現在、「絆の重要性」が盛んに強調されているが、実際には、既存の「マネー理論」や「投資理論」と同様に、きわめて曖昧な段階に留まっているようである。つまり、「株は安い時に買い、高くなった時に売れば儲かる」というような「考え」が、「絆」についても用いられているようだが、実際には、「お金の謎」を解く時と同様に、「具体例を挙げて、実証的に分析する必要性」があるものと思われるのである。

具体的には、「絆の基本」が「一次元の絆」という「二人の人間が、共同作業を行う状態」にあるものと考えているが、このことは、「二人の人間が、一本の縄を回す行為」とも言えるようである。つまり、それぞれの人が、「同じ力」と「逆向きの行動」を取った時に、「一本の縄が綺麗に回転運動を行う状況」となり、このことは、「絆」という文字が意味するとおりに、「二人の心が、中間点で結びついた状況」とも言えるのである。

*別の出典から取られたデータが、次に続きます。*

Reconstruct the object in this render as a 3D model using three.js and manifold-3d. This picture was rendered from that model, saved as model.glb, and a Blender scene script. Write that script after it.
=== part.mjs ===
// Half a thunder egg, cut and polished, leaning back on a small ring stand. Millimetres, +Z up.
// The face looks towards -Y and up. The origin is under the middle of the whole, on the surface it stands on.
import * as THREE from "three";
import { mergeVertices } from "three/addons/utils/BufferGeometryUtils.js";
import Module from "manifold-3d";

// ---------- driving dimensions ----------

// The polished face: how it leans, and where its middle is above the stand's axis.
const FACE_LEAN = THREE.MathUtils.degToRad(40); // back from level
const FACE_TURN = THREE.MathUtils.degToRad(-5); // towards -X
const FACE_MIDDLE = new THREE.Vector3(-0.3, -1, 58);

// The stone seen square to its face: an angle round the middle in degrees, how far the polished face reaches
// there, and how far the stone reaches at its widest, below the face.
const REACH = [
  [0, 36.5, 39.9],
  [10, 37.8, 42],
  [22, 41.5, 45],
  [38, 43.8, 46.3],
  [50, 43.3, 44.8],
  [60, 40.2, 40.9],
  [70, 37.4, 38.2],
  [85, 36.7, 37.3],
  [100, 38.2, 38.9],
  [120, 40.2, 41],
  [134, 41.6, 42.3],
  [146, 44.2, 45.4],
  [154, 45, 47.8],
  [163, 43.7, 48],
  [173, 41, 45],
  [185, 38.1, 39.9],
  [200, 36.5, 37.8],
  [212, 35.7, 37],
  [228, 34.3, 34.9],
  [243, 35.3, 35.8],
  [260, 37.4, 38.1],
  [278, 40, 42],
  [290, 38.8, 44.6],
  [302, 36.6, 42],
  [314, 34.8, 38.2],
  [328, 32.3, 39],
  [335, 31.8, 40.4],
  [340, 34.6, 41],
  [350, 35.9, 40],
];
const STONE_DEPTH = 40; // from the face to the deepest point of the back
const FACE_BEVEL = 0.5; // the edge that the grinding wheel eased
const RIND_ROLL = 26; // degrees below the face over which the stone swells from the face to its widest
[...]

また、「二次元の絆」については「三人」、そして、「三次元の絆」については、「多数の人」が関わり、「球体」のような状況になるものと考えているが、現状については、「トランプ大統領」が「世界の絆」を崩壊させる行動を取っているようにも感じている。つまり、「米中の貿易戦争」や「トルコショック」などを引き起こしている状況のことだが、実際には、「自分の立場」だけを考えた結果として、「過去の歴史」や「将来の展望」などが忘れ去られた状況とも言えるようである。

別の言葉では、今までに積み上げられた「信用」により、現在、未曽有の規模で「マネーの大膨張」が引き起こされているが、この時に考えなければいけないことは、「絆」が「信用」を生み出し、「信用」が形となったものが「マネー」であるという事実である。しかも、現在の「アメリカの競争力」については、ほとんどが、「大膨張したマネー経済」が、主な原動力となっていたことも理解できるのである。

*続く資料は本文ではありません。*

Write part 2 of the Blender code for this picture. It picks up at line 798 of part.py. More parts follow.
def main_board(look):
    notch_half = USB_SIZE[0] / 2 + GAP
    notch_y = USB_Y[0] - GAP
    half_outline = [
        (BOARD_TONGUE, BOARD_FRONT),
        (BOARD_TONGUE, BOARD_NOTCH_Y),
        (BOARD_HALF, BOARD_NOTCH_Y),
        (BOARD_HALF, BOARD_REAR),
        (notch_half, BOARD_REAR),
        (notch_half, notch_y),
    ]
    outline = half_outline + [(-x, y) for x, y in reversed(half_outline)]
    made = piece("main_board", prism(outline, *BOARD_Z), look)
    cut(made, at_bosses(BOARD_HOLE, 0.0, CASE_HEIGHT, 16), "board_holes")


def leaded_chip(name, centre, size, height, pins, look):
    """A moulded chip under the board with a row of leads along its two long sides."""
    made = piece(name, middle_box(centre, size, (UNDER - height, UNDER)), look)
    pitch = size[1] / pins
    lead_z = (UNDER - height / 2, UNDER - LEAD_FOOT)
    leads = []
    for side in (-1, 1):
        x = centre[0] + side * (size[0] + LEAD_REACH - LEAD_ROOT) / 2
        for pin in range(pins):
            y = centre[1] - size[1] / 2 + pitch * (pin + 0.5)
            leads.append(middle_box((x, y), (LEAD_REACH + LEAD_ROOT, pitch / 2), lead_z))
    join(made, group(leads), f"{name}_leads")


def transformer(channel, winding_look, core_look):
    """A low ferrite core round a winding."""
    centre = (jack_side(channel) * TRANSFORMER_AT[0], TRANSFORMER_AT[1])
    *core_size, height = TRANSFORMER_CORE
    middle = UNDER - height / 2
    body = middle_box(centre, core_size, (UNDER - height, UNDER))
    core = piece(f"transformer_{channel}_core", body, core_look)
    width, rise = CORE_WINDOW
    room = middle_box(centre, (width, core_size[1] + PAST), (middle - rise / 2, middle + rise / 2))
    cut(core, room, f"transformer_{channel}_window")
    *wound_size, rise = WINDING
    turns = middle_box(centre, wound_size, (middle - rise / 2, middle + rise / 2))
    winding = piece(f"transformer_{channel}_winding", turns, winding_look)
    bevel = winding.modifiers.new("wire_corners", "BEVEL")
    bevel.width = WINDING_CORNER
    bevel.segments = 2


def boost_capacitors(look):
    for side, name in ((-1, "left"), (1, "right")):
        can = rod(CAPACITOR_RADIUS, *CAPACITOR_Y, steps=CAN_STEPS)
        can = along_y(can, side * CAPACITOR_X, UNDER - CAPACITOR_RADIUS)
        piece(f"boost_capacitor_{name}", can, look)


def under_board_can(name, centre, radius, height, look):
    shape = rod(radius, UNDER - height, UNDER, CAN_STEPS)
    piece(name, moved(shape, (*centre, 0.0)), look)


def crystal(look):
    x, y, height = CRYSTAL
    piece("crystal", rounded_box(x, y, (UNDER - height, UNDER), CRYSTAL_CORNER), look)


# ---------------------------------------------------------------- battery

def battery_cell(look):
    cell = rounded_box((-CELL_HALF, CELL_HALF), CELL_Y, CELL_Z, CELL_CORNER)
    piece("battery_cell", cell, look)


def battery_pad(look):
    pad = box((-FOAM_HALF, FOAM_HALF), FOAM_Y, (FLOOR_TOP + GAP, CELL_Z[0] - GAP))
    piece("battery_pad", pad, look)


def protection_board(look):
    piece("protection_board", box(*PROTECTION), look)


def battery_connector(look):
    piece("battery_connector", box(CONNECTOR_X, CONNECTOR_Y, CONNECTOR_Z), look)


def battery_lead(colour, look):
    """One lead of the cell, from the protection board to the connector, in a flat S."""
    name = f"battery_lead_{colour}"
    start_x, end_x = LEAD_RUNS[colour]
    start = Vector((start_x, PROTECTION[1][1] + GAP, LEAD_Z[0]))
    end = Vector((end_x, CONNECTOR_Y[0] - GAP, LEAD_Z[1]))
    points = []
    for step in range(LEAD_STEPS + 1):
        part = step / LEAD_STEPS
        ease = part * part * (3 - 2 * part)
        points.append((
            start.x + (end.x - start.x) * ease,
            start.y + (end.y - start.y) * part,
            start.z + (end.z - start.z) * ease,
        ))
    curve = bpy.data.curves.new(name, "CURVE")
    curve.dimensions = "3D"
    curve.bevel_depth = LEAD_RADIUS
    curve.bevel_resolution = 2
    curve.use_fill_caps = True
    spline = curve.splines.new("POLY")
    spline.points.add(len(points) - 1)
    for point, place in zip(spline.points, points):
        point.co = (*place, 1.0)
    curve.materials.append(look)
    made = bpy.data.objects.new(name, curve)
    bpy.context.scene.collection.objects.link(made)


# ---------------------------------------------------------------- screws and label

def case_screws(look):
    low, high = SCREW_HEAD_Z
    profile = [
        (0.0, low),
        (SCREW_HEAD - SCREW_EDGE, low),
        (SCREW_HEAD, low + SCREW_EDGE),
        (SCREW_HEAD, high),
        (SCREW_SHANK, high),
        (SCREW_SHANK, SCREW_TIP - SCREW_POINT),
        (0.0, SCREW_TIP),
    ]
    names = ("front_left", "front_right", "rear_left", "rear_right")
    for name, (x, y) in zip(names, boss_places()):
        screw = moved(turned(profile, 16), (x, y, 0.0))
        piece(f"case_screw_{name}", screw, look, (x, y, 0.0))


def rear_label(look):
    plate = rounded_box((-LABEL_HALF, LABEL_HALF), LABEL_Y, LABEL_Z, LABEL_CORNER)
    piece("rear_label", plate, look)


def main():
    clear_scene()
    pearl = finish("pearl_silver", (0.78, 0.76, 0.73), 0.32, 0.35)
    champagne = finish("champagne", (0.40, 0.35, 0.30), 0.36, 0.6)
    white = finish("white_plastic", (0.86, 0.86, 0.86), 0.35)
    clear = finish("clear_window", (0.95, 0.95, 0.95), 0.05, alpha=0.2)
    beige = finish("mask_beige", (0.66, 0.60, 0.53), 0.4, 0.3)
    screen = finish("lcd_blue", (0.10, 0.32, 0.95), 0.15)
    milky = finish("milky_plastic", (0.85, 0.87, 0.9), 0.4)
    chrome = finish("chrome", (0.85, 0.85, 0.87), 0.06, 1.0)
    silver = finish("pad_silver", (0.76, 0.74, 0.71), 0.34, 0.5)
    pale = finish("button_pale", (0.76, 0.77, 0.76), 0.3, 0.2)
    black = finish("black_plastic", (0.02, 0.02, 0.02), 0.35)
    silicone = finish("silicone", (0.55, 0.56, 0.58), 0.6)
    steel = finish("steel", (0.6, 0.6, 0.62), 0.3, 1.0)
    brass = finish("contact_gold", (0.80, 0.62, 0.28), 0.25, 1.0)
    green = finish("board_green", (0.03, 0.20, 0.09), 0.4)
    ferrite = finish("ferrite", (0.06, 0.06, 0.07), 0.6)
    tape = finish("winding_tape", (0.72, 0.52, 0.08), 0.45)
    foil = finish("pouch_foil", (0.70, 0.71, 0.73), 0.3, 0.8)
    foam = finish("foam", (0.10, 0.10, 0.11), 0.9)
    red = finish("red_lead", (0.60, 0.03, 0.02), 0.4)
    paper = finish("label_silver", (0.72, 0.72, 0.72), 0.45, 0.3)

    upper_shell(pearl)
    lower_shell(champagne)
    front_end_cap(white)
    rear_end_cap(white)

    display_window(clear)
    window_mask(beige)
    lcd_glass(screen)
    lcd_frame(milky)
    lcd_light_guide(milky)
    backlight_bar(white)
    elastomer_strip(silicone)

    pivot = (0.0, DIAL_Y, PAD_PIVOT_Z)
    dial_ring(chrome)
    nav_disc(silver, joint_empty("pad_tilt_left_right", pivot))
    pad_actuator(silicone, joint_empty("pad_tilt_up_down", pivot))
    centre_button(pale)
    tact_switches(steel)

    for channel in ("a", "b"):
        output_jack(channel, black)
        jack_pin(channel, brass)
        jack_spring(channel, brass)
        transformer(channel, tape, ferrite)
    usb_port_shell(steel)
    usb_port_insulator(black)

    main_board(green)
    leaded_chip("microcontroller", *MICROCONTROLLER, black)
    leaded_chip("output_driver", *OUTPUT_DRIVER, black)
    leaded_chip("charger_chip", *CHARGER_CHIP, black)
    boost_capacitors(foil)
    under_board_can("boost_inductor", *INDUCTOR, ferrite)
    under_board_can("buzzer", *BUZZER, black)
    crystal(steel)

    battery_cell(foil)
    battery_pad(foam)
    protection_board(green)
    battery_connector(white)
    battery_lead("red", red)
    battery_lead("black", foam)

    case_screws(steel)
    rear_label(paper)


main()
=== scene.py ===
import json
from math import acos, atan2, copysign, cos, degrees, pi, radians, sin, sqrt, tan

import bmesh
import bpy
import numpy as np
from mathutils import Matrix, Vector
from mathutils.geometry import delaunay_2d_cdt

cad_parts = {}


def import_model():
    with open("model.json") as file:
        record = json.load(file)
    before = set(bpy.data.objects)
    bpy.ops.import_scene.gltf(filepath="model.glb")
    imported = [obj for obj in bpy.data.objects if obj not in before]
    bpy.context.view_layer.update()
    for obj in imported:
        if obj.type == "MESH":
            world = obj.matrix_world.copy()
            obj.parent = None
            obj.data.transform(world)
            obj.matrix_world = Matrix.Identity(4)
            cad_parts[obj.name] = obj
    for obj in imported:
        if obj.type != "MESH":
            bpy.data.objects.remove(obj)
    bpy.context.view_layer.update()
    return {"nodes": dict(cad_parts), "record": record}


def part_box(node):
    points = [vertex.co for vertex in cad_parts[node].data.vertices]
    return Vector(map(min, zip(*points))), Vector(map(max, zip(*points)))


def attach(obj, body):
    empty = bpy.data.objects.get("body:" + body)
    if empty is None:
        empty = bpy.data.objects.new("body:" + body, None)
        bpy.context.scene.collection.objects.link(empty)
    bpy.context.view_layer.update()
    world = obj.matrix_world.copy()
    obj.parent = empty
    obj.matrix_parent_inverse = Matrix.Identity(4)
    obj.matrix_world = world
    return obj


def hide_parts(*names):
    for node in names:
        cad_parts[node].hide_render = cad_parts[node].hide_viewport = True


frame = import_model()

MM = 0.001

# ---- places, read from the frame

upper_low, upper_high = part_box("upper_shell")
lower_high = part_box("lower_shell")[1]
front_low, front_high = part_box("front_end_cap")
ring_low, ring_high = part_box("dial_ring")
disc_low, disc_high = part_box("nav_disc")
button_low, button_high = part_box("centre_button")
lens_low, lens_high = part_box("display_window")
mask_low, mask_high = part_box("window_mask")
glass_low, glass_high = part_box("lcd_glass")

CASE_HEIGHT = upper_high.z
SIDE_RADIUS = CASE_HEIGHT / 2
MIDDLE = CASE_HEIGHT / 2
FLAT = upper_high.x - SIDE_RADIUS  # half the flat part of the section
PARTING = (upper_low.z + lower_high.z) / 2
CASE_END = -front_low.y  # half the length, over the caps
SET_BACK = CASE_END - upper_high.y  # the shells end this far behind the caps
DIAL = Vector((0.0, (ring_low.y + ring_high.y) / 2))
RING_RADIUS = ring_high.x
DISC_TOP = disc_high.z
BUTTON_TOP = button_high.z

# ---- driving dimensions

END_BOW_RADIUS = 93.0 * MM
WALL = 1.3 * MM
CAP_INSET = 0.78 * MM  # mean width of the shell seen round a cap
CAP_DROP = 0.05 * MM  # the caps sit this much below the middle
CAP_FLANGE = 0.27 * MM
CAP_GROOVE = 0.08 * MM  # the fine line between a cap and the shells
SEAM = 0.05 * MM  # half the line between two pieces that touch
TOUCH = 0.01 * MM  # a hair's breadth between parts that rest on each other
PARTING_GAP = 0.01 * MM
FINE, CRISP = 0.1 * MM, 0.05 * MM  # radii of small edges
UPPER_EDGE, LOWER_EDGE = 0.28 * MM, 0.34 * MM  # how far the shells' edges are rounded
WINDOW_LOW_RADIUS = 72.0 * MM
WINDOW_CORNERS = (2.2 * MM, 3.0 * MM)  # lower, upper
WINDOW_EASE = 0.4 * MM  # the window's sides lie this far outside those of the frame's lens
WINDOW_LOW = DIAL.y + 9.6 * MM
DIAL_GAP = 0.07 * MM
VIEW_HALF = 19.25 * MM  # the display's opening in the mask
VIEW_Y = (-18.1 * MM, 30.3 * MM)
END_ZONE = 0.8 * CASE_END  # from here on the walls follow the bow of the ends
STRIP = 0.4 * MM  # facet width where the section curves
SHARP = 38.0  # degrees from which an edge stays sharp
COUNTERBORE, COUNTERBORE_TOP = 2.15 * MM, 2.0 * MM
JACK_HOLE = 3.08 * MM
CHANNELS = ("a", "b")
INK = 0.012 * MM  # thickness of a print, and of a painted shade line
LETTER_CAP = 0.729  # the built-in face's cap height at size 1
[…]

つまり、現在の世界は、「アメリカ」を中心にして、「切り花のような状態」となっており、実際には、「根本の信用」が失われながらも、「表面上のマネー」だけが、立派な姿を誇っている状況のことである。しかし、最近の「トランプ大統領の言動」については、「貿易戦争」などにより、「実体経済」を破壊する行為にまで及んでいるようだが、この時に考えなければいけない点は、「マネー経済が、実体経済よりも、はるかに大きな規模にまで膨らんでいる」という事実であり、また、「マネー経済の崩壊は、未曽有の規模で通貨価値の激減(インフレ)を引き起こす」という厳然たる真理でもあるようだ。